The businessman’s desire for control often extends past his own companies, as he enjoys personally suing any publication he dislikes. This led a few years ago to the editorial staff of agency AFP, the centre-left daily Libération, its centre-right equivalent Le Figaro and several others to write a joint statement denouncing his attempts to silence them “by trying to financially ruin journalists”.
‘Bollorisation’ involves, quite crudely, driving out anyone who doesn’t align ideologically with the new ownership
‘Bollorisation’ involves, quite crudely, driving out anyone who doesn’t align ideologically with the new ownership
It has also long been known that Bolloré isn't merely after power but is seeking to actively tip France towards the populist right. A Catholic conservative, he was once close to former president Nicolas Sarkozy, lending him his yacht in 2007, but is now flirting with the extremes. These days, his closest ally is probably Éric Zemmour, a far-right politician with multiple convictions for incitement of racial discrimination, religious hatred towards Muslims and racial hatred.

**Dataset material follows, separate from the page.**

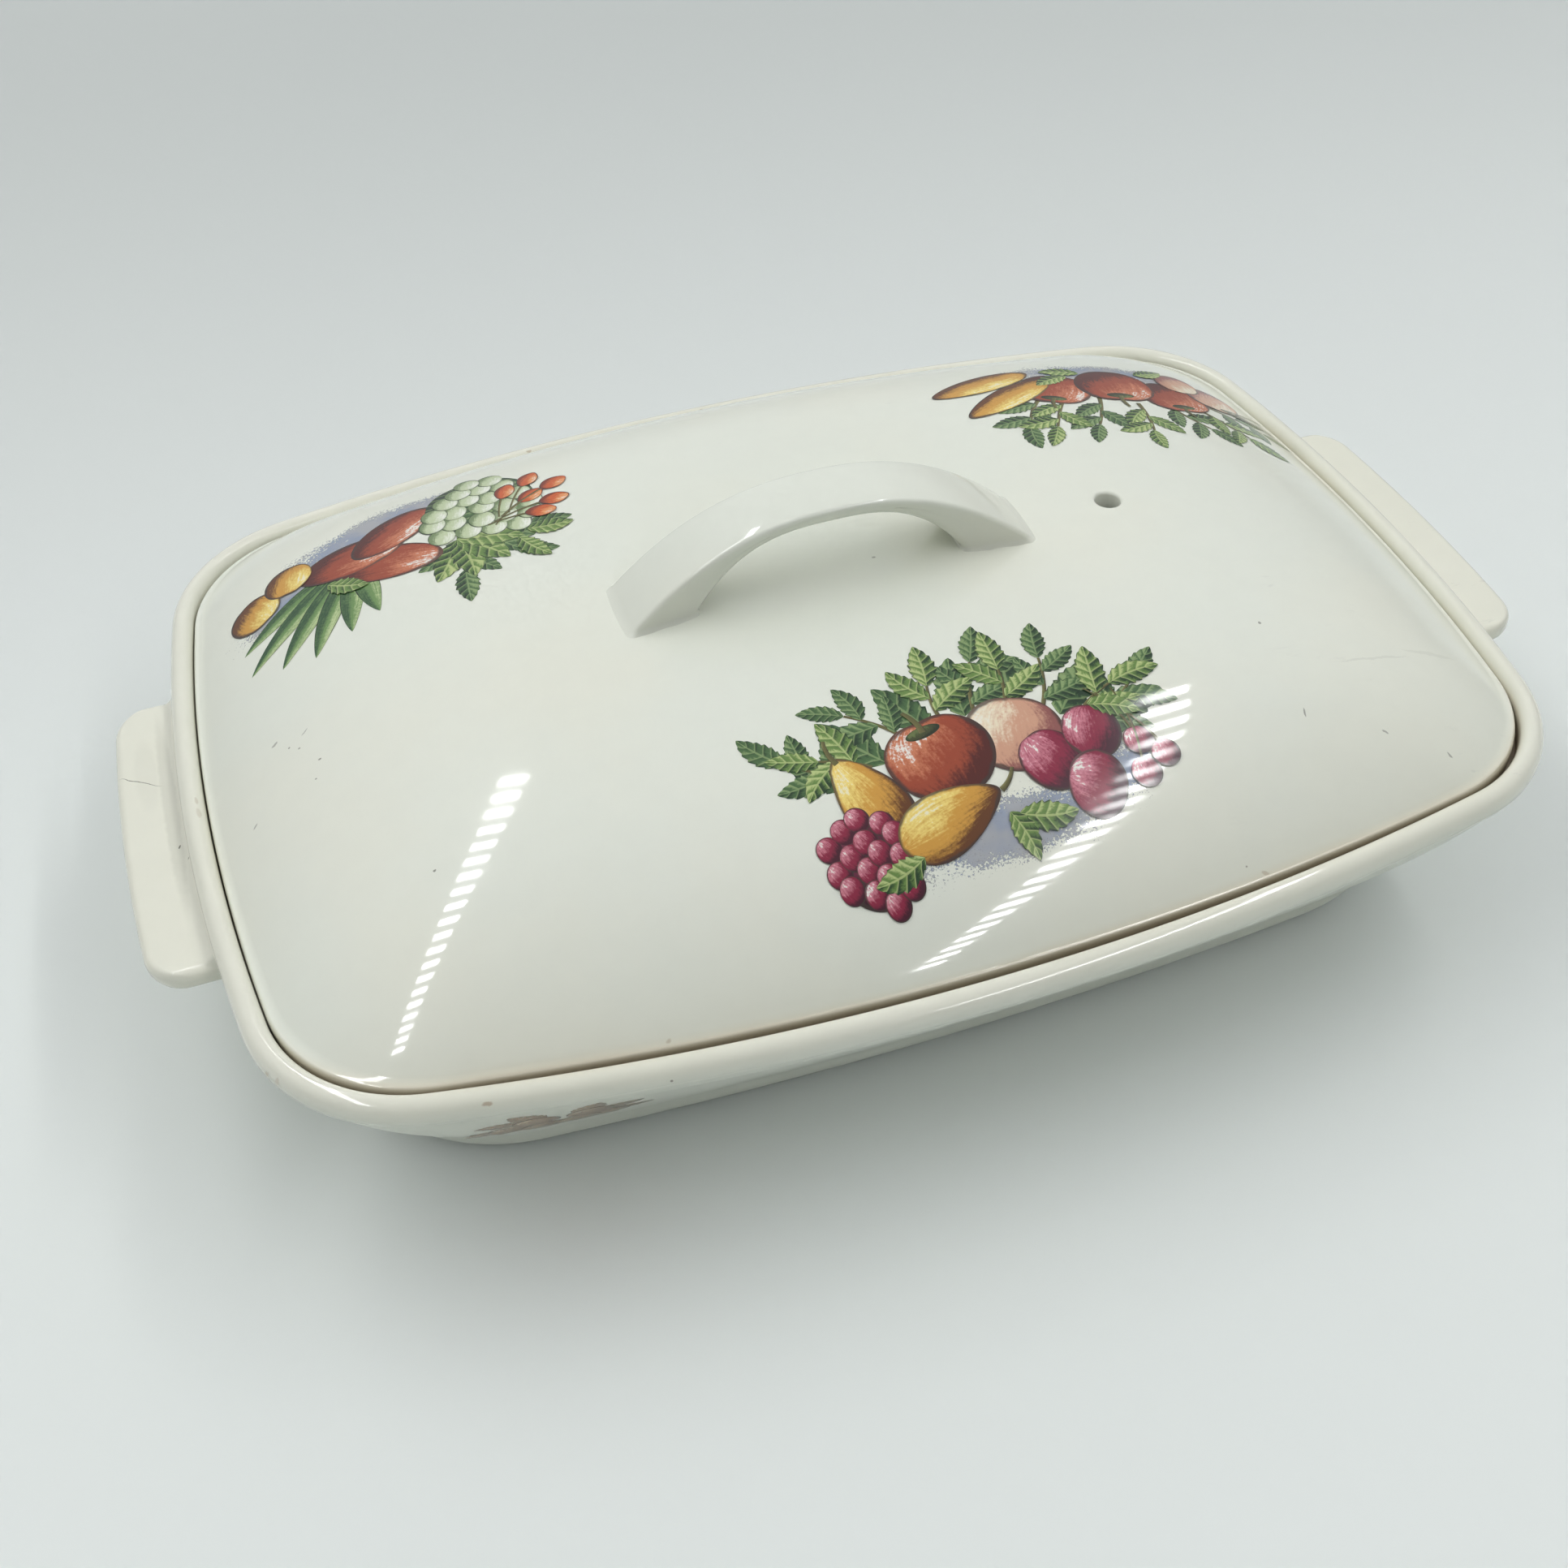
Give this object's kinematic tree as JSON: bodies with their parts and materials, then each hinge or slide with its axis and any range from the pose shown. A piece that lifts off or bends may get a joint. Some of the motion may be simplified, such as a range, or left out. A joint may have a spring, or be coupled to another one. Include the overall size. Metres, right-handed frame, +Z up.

According to Vincent Beaufils, who wrote a book on the media mogul, Bolloré happily says in private that “I use my media to wage my civilisational battle”. His goal, according to the French press, is to build an alliance between the right and the far-right in France, ensuring that the coalition eventually wins an election, and governs on a reactionary, extreme anti-immigration platform.
So far, it is working. France has spent much of the past decade sliding ever further towards the far right, and it isn’t clear that anyone knows how to stop it. The only hope is that, buoyed by such an easy ride, the billionaire will eventually take it too far and make a mistake even he cannot recover from.
Was Grasset that mistake? It is too early to tell, but one thing is for sure: France will elect a new president in less than a year, and Bolloré has spent a lot of time and money on ensuring he gets the result he wants.